No biggie I posted first here on AT the Sale of Diamond They are a local La firm


Wanna hear something funny? Local dealer dropped Bowtec to sell Diamonds

Since the same design may Not be offerred I bet the bow values will now skyrocket up


Tink


----------



## Jerry/NJ (Jan 17, 2003)

*Re: Jerry*




Africanbowhunter said:


> *Hi Jerry
> 
> No biggie I posted first here on AT the Sale of Diamond They are a local La firm
> 
> ...


Oh ok now I understand Tink. Yeah, pretty funny about the dealer.


----------



## Archeryaddict (Jan 12, 2003)

*Diamond Mid Range Bow??*

A local Archery dealer has been selling the Diamond line for as much as you can buy a Bowtech IOW the shop has been ripping their customers off by selling a mid range bow for a top of the line price? HMMM


----------



## Rangeball (Sep 30, 2003)

I don't believe Diamonds made by Diamond were a mid range bow. That's just what Bowtech has planned for them...

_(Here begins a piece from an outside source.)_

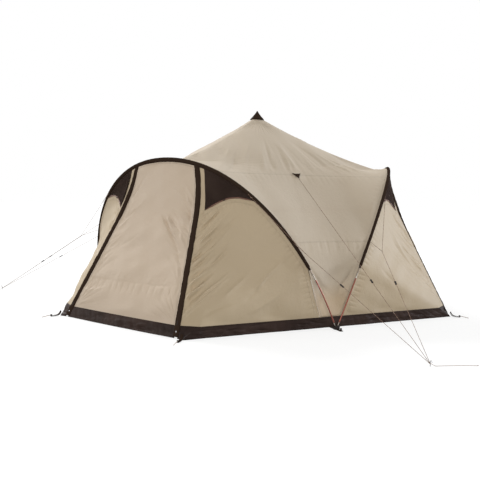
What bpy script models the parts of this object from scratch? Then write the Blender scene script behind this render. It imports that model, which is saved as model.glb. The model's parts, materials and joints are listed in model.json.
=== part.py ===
"""Three-sided pole tent with a hexagonal plan, pitched and closed.

Metres, +Z up. The origin is the flat foot of the centre pole. Side a looks towards -Y, and sides b and c
repeat it every 120 degrees. Corner ab lies between sides a and b, at azimuth -30 degrees.

Two local frames carry the pieces. In a side frame the door looks towards -Y. In a corner frame the corner
points towards +X, so that X is the distance from the centre pole.
"""
import math

import bmesh
import bpy
import numpy as np
from mathutils import Matrix, Vector

SIDES = ("a", "b", "c")
CORNERS = ("ab", "bc", "ca")
TURN = 2 * math.pi / 3
HALF_CORNER = math.pi / 6

# Ground plan
DOOR_DISTANCE = 2.11
DOOR_CORNER_HALF = 0.806
POLE_FOOT_REACH = 0.096
WING_FOOT_HALF = 0.09
WALL_RADIUS = DOOR_CORNER_HALF * math.cos(HALF_CORNER) + DOOR_DISTANCE * math.sin(HALF_CORNER)
FOOT_RADIUS = WALL_RADIUS + POLE_FOOT_REACH

# Cloth and clearances
CLOTH = 0.002
GAP = 0.0004
SEAM_GAP = 0.0007
SKIRT_HEIGHT = 0.10
GROUND_CLEARANCE = 0.0008

# Arch poles and their sleeves
ARCH_HEIGHT = 1.543
ARCH_TOP_DISTANCE = 1.506
ARCH_SHOULDER = (0.9154, 0.5121)
ARCH_CROWN = 0.575
POLE_RADIUS = 0.00625
FERRULE_RADIUS = 0.0052
FERRULE_TOP = 0.51
FERRULE_LENGTH = 0.053
TIP_RADIUS = 0.0035
TIP_LENGTH = 0.040
TIP_END_HEIGHT = 0.022
SLEEVE_RADIUS = 0.014
SLEEVE_WALL = 0.005
SLEEVE_END_HEIGHT = 0.576
SEAM_TURN_HEIGHT = 0.85
SEAT = SLEEVE_RADIUS + GAP

# Zips, flaps and doors
ZIP_TOP_X = 0.40
ZIP_KNEE = (0.508, 0.488 - DOOR_DISTANCE, 0.971)
ZIP_FOOT = (DOOR_CORNER_HALF - 0.084, 0.010 - DOOR_DISTANCE, 0.0)
ZIP_KNEE_REACH = 0.28
FLAP_HALF = 0.026
FLAP_THICKNESS = 0.003
FLAP_FOOT_HEIGHT = 0.012
DOOR_FOOT_HEIGHT = 0.003
DOOR_BULGE_FOOT = 0.010
DOOR_BULGE_TOP = 0.0194
STUD_RADIUS = 0.008
STUD_HEIGHT = 0.045

# Mesh windows
STRIP_WIDTH = 0.050
HEM_INNER_HEIGHT = 1.058
HEM_OUTER_HEIGHT = 1.155
HEM_RISE = 0.070
FOLD_TOP = 0.70
FOLD_FOOT_AT = 0.10
FOLD_SHARPNESS = (60, 4)
FOLD_SOFT_HEIGHT = 0.40

# Roof
ROOF_APEX = 2.125
ROOF_SLOPE = 0.5753
ROOF_SAG = 0.1003
ROOF_HOLE = 0.018
RIDGE_END = 1.42
CONTOUR_JOIN = (1.30, 1.40)
WING_PATCH = (1.061, 1.378)
WING_SHOULDER = (WALL_RADIUS + 0.012, 0.95)
WING_WALL_HEIGHT = 0.50
WING_WALL_LEAN = 0.008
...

Every Diamond I've ever seen has been as top shelf as any other bow out there...


----------



## Africanbowhunter (May 29, 2003)

The present diamond Lines second to none TOP OF THE LINE thats why I said their value will sky rocket once they are taken over by BT


Get them while you can guys


TINK


----------



## stinky1 (Feb 20, 2003)

I agree, the Diamonds were great looking bows. Didn't ever get the chance to shoot one though. Hope that Bowtech doesn't re-design too much from their current line-up to make these bows less desireable. But then again that may be their plan, unintentional or not, to eliminate a competitor. Buy them out and re-design the line-up and see if bowhunters will buy them. If not, then no big deal, we'll just discontinue them???? I'm interested to see what they do with the Diamonds.


----------



## saddletramp (Aug 28, 2004)

tink....what do you currently shoot???


----------



## Pinwheel 12 (Jun 11, 2002)

That's too bad for Diamond...I too was a Diamond dealer and they made nice bows and were a nice bunch of guys. Too bad money became an issue for them. IMHO their first mistake was to sell the carbon riser technology to High Country a few years back cause I think they could've made some money there over time as their Widowmaker was a great carbon riser bow-- their second was this sale/merger, may just be the end of the Diamond name in a year or two..... Bowtech seems to want to tap into a midrange market, and if they relegate the Diamonds to just that, I don't know how long that name will be around-- much like PSE and them selling Browning bows, or Escalade selling Jennings, Bear, Buckmasters, and the already-scratched-from-their-line Golden Eagle..... I saw York, Xi, and others fall the same way too."Bought-out" bows just don't seem to go far for some reason. JMHO.


----------



## Rangeball (Sep 30, 2003)

Kevin, I think Diamonds as they are currently designed are gone. BT has apparently announced there'll be 3 Diamond bows, with mid-range price points. They will be Diamonds in name only.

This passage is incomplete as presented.